• OBJECTIVE:
Restate verbatim the lines between the one holding "const insert = turnedAlongY([[3.15, nutFrontY" and the one holding "if empty is", both included, and no others.

--------

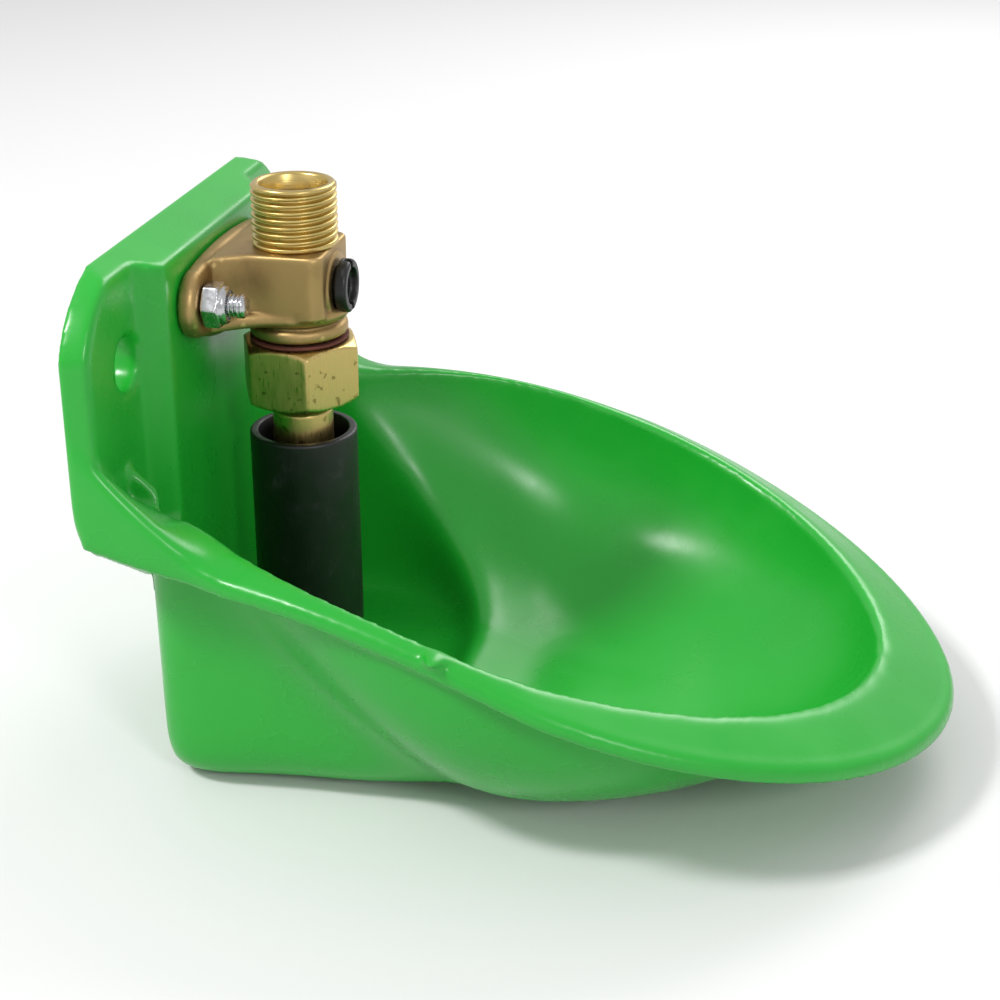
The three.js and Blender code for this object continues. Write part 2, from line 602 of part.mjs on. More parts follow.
// ---- two fixing bolts with lock nuts -------------------------------------------------------------
const panelBackY = panelFrontY + wall;
const nutBackY = flangeFrontY - gap;
const nutFrontY = nutBackY - 5.8;
const threadEndY = nutFrontY - 4;
for (const [name, sign] of [['left', -1], ['right', 1]]) {
  const x = sign * boltX;
  const washer = turnedAlongY([[3.2, panelBackY + gap], [6, panelBackY + gap], [6, panelBackY + 1.5],
    [3.2, panelBackY + 1.5], [3.2, panelBackY + gap]], x, boltZ, 28);
  add(`washer_${name}`, washer, finish.zinc);

  const headFrom = panelBackY + 1.5 + gap;
  const head = hexRod(10, headFrom, headFrom + 4, x, boltZ).intersect(turnedAlongY([[0, headFrom],
    [5.9, headFrom], [5.9, headFrom + 3.4], [4.8, headFrom + 4], [0, headFrom + 4]], x, boltZ));
  const shank = turnedAlongY([[0, threadEndY], [2.3, threadEndY], [2.9, threadEndY + 0.7],
    [2.9, headFrom + 0.5], [0, headFrom + 0.5]], x, boltZ, 24);
  add(`bolt_${name}`, join(head, shank), finish.zinc);

  const hex = hexRod(10, nutFrontY + 1.7, nutBackY, x, boltZ).intersect(turnedAlongY([[0, nutFrontY + 1.7],
    [5.2, nutFrontY + 1.7], [5.9, nutFrontY + 2.2], [5.9, nutBackY - 0.4], [5.1, nutBackY],
    [0, nutBackY]], x, boltZ));
  const collar = turnedAlongY([[0, nutFrontY], [3.8, nutFrontY], [4.5, nutFrontY + 0.7],
    [4.5, nutFrontY + 2.6], [0, nutFrontY + 2.6]], x, boltZ, 28);
  const hollow = turnedAlongY([[0, nutFrontY - 1], [3.4, nutFrontY - 1], [3.4, nutFrontY + 0.4],
    [4, nutFrontY + 0.4], [4, nutFrontY + 2.3], [3.2, nutFrontY + 2.3], [3.2, nutBackY + 1],
    [0, nutBackY + 1]], x, boltZ, 28);
  add(`lock_nut_${name}`, join(hex, collar).subtract(hollow), finish.zinc);

  const insert = turnedAlongY([[3.15, nutFrontY + 0.6], [3.8, nutFrontY + 0.6], [3.8, nutFrontY + 2.1],
    [3.15, nutFrontY + 2.1], [3.15, nutFrontY + 0.6]], x, boltZ, 24);
  add(`lock_insert_${name}`, insert, finish.nylon);
}

export default part;
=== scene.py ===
# Wall-mounted animal drinking bowl with a brass tube valve: its looks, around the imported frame.
# Metres in the scene, millimetres in the dictionaries.  The wall is at +Y, the nose points to -Y.
import math

import bmesh
import bpy
import numpy as np
from mathutils import Matrix, Vector


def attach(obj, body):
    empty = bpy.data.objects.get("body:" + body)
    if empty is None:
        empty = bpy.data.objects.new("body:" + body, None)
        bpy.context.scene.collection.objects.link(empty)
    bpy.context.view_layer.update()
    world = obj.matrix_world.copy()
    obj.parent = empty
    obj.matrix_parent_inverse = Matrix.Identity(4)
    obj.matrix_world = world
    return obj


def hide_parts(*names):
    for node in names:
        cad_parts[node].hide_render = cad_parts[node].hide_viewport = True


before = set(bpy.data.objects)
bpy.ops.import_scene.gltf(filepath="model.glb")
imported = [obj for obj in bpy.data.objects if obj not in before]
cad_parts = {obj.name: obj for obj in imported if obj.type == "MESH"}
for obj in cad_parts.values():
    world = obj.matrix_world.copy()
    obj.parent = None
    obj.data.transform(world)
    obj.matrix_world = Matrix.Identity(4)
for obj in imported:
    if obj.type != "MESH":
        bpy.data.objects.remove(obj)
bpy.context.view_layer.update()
print("frame loaded:", len(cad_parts), "nodes")

mm = 0.001


def colour(text):  # sRGB hex to linear
    parts = [int(text[i:i + 2], 16) / 255 for i in (1, 3, 5)]
    return [c / 12.92 if c <= 0.04045 else ((c + 0.055) / 1.055) ** 2.4 for c in parts] + [1.0]


def addNode(tree, kind, links=None, **settings):
    node = tree.nodes.new(kind)
    for name, value in settings.items():
        setattr(node, name, value)
    for socket, value in (links or {}).items():
        if isinstance(value, bpy.types.NodeSocket):
            tree.links.new(value, node.inputs[socket])
        else:
            node.inputs[socket].default_value = value
    return node


def newMesh(name, points, faces):  # points in millimetres
    mesh = bpy.data.meshes.new(name)
    mesh.from_pydata([tuple(c * mm for c in p) for p in points], [], faces)
    shell = bmesh.new()
    shell.from_mesh(mesh)
    bmesh.ops.remove_doubles(shell, verts=shell.verts, dist=1e-7)
    bmesh.ops.recalc_face_normals(shell, faces=shell.faces)
    shell.to_mesh(mesh)
    shell.free()
    obj = bpy.data.objects.new(name, mesh)
    bpy.context.scene.collection.objects.link(obj)
    return obj


def skin(name, rings):  # stacked rings with equal counts, both ends closed
    count = len(rings[0])
    faces = [list(range(count))[::-1], [(len(rings) - 1) * count + i for i in range(count)]]
    for r in range(len(rings) - 1):
        for i in range(count):
            j = (i + 1) % count
            faces.append([r * count + i, r * count + j, (r + 1) * count + j, (r + 1) * count + i])
    return newMesh(name, [p for ring in rings for p in ring], faces)


def lathe(name, profile, centre, along="Z", sides=96):  # closed profile of radius and level
    points, rings = [], []
    for radius, level in profile:
        start = len(points)
        steps = 1 if radius < 1e-6 else sides
        for i in range(steps):
            turn = 2 * math.pi * i / sides
            a, b = radius * math.cos(turn), radius * math.sin(turn)
            points.append((centre[0] + a, centre[1] + b, level) if along == "Z"
                          else (centre[0] + a, level, centre[1] + b))
        rings.append((start, steps))
    faces = []
    for (a, countA), (b, countB) in zip(rings, rings[1:] + rings[:1]):
        for i in range(sides):
            j = (i + 1) % sides
            corners = [a + i % countA, a + j % countA, b + j % countB, b + i % countB]
            corners = list(dict.fromkeys(corners))
            if len(corners) > 2:
                faces.append(corners)
    return newMesh(name, points, faces)


def rodAlongY(name, radius, low, high, x, z, sides=64):
    return lathe(name, [(0, low), (radius, low), (radius, high), (0, high)], (x, z), "Y", sides)


def onCircle(radius, angle, across=0, along=0):
    turn = math.radians(angle)
    return across + radius * math.cos(turn), along + radius * math.sin(turn)


def rounded(points, radius, steps=4, closed=True):  # replaces each corner by a short arc
    out = []
    for i, here in enumerate(points):
        before, after = points[i - 1], points[(i + 1) % len(points)]
        if not closed and i in (0, len(points) - 1):
            out.append(here)
            continue
        here = Vector(here)
        back, ahead = Vector(before) - here, Vector(after) - here
        cut = min(radius, back.length * 0.45, ahead.length * 0.45)
        start, end = here + back.normalized() * cut, here + ahead.normalized() * cut
        for k in range(steps + 1):
            t = k / steps
            out.append(tuple(start * (1 - t) ** 2 + here * 2 * t * (1 - t) + end * t * t))
    return out


def evaluated(obj):  # bakes the modifiers into a plain mesh
    bpy.context.view_layer.update()
    graph = bpy.context.evaluated_depsgraph_get()
    mesh = bpy.data.meshes.new_from_object(obj.evaluated_get(graph), depsgraph=graph)
    obj.modifiers.clear()
    obj.data = mesh
    return obj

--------

• RESULT:
  const insert = turnedAlongY([[3.15, nutFrontY + 0.6], [3.8, nutFrontY + 0.6], [3.8, nutFrontY + 2.1],
    [3.15, nutFrontY + 2.1], [3.15, nutFrontY + 0.6]], x, boltZ, 24);
  add(`lock_insert_${name}`, insert, finish.nylon);
}

export default part;
=== scene.py ===
# Wall-mounted animal drinking bowl with a brass tube valve: its looks, around the imported frame.
# Metres in the scene, millimetres in the dictionaries.  The wall is at +Y, the nose points to -Y.
import math

import bmesh
import bpy
import numpy as np
from mathutils import Matrix, Vector


def attach(obj, body):
    empty = bpy.data.objects.get("body:" + body)
    if empty is None:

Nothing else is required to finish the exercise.